Secondly, we have a lot of challenges with the skill sets needed to drive the technology we use in our business. Most people in Ghana's labour market lack experience. Many employers are not ready to invest in the skills development needed to support the growth and development of the industry.
There are also general problems with attracting and retaining the right skills. Unfortunately, we are experiencing a brain drain at Busy Internet due to the fact that by investing in staff training some of them tend to leave the company after a period of time.
Irrespective of all these challenges, the main reason for Busy Internet's success lies in the great team we have. A group of professionals who work 24/7 to keep giving value to the community.
What needs to be done to extend the reach of the Internet to more people in Ghana? Our greatest achievement in provision of access is standardization. Busy Internet is commonly regarded as the key standard that all cyber cafes want to aspire to. As the largest public Internet access point in Africa, we have impacted positively on other cyber cafes in the region. We have also provided a key forum for discussion of connectivity issues and how Internet access can be extended to the whole country. Standards are very important for any developmental process and we are excited that we are contributing. What about reaching out to the rest of Africa?
We have started the process of helping other companies' technology centres in Africa, based on the Busy Internet model. We provide services in the areas of helping our clients select the right technology and other requirements for a successful centre. Currently we are helping to set up a similar modal in Guinea. What is your opinion on the regulatory environment in Ghana?
Total disappointment. When we started working here five years ago, we were very enthusiastic, but over time the regulatory environment has been a big disappointment. Ghana was leading the way in the regulatory arena five years ago, but today it has totally halted. Ghana needs a bold vision to drive its technology development. Key players need protection from organisations like Ghana Telecom because monopolistic tendencies are stifling the growth of the industry. There is an urgent need to open up the ICT market in Ghana through creating an enabling environment, stimulating the growth of outsourcing and other new ICT business opportunities. Clear policy direction, deregulation where appropriate; and a solid legal framework are required to move Ghana into the digital age. Mauritius is a good example that comes to mind.
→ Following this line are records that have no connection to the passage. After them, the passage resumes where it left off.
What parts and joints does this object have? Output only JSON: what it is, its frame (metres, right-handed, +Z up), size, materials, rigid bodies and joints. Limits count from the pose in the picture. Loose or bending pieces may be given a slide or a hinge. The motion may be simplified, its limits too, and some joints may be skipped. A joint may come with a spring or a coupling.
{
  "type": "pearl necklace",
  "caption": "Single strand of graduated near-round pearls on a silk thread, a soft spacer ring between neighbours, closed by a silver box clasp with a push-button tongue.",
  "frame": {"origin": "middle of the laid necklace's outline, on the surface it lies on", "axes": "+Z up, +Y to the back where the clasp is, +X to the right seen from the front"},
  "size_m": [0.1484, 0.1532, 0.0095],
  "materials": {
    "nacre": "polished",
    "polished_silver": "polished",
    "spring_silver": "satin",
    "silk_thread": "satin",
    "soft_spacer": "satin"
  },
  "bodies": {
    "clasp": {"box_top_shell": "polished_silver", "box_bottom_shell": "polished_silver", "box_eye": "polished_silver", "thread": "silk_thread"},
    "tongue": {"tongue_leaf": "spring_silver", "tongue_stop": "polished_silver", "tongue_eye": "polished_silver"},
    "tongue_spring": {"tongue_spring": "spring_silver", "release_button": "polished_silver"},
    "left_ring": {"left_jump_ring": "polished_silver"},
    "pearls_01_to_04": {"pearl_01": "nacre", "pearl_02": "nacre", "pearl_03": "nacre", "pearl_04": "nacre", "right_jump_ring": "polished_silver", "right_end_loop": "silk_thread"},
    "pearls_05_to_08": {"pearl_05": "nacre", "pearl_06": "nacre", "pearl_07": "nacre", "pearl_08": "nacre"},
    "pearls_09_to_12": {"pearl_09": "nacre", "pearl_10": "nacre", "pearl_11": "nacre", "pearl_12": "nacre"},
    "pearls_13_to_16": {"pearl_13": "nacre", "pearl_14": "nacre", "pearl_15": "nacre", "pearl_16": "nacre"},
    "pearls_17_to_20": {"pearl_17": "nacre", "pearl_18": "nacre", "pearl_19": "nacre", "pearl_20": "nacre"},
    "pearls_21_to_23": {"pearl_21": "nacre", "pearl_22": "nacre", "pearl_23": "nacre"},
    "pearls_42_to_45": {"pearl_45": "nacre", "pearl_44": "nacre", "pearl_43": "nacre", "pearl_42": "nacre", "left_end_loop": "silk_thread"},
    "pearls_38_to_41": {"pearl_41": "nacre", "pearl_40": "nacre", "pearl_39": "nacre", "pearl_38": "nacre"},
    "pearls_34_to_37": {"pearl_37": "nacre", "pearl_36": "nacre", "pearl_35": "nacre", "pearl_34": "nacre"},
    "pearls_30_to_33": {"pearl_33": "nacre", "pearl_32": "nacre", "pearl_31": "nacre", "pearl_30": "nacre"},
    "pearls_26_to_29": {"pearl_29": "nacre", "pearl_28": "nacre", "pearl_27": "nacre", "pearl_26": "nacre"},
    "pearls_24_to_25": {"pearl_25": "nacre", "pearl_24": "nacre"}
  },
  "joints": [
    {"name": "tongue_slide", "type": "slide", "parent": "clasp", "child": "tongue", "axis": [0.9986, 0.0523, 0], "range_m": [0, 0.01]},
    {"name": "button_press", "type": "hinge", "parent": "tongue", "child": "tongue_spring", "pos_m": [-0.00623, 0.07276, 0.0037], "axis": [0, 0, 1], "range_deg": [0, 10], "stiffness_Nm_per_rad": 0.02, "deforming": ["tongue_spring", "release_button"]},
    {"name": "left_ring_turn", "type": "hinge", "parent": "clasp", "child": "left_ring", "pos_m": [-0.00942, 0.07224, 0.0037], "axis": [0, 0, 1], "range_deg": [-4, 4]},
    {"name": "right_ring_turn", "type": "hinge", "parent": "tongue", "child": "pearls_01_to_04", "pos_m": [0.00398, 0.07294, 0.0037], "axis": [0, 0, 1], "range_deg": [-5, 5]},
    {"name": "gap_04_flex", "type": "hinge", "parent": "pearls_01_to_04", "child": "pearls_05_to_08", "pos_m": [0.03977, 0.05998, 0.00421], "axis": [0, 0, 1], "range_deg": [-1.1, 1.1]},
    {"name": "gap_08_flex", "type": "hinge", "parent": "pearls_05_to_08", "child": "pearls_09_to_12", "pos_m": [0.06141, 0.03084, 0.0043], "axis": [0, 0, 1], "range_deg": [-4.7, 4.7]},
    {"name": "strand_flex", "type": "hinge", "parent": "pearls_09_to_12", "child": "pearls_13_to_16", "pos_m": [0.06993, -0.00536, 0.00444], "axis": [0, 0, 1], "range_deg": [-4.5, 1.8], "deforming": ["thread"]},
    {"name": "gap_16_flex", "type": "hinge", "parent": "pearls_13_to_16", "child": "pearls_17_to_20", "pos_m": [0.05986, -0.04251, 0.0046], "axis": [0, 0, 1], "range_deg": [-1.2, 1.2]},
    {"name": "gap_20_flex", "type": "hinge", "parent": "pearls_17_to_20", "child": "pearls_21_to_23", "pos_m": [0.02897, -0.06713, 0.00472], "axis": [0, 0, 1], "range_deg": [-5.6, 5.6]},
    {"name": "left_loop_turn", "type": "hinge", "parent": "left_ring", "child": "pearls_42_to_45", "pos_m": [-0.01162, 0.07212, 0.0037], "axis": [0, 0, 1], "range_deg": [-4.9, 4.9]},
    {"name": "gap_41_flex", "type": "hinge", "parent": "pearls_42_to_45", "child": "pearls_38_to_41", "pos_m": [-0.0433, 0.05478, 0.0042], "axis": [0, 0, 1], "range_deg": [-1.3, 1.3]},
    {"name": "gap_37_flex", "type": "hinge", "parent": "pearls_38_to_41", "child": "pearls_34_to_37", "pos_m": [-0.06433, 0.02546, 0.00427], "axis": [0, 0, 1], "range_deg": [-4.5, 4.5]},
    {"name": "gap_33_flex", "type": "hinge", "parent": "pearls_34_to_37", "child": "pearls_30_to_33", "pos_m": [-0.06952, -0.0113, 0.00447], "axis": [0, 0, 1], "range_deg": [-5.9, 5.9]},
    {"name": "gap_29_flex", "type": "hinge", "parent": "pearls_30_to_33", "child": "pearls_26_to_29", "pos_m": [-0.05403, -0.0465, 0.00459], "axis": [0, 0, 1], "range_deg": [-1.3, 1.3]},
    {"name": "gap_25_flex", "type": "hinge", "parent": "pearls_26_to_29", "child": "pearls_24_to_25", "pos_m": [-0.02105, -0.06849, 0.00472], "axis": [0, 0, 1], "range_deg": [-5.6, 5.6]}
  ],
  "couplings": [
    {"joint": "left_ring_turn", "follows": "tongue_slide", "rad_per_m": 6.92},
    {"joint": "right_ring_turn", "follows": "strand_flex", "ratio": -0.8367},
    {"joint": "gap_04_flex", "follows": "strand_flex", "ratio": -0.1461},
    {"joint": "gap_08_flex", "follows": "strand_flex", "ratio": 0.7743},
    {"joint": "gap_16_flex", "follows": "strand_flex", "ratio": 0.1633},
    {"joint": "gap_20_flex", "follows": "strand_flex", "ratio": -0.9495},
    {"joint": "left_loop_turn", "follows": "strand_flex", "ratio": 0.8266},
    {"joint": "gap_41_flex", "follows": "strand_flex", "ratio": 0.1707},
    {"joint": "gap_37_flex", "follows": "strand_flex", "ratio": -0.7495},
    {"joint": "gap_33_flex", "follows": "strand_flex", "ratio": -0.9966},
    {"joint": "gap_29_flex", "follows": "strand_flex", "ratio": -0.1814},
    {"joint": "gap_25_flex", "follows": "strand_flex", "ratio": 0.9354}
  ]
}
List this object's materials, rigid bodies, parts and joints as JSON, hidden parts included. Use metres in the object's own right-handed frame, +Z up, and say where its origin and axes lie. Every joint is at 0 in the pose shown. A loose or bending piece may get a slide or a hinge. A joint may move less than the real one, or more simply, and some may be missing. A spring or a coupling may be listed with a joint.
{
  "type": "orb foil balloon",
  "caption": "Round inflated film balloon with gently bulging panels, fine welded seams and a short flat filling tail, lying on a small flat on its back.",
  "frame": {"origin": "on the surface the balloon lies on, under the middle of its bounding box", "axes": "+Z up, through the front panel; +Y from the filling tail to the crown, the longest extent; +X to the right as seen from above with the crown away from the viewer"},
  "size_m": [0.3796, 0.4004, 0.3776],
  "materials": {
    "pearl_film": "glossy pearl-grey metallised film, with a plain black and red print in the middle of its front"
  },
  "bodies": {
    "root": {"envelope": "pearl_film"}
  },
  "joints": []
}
If the government of Ghana implements key policy, deregulates, and promotes growth in the ICT sector then Ghana would certainly be one of the silicon villages in Africa. On the other hand, industry needs to band together, skills must be developed and business practices need to be polished in order to keep pace with government deregulation. What potential do you see for the introduction of new technologies (e.g. mobile Internet) in the country?
We need to stop being seduced by new technologies and rather focus on practical technologies in order to avoid disappointment. We need to focus on basic connectivity and computing at cheaper prices. We must maintain a clear focus while building a solid foundation paving the way for the development of a wired Ghana. I do believe that GSM technologies are the future for Africa because it is going to be the means for the majority of people to communicate with both voice and data.
We must be practical when selecting new technologies and we must keep the following questions in mind:
- Would it work in our environment?
- What are the benefits of using such technologies?
- Are the technologies going to help save money?
- Do we have local support for these technologies?
- Do consumers want it?
What about content, do we have sufficient local content?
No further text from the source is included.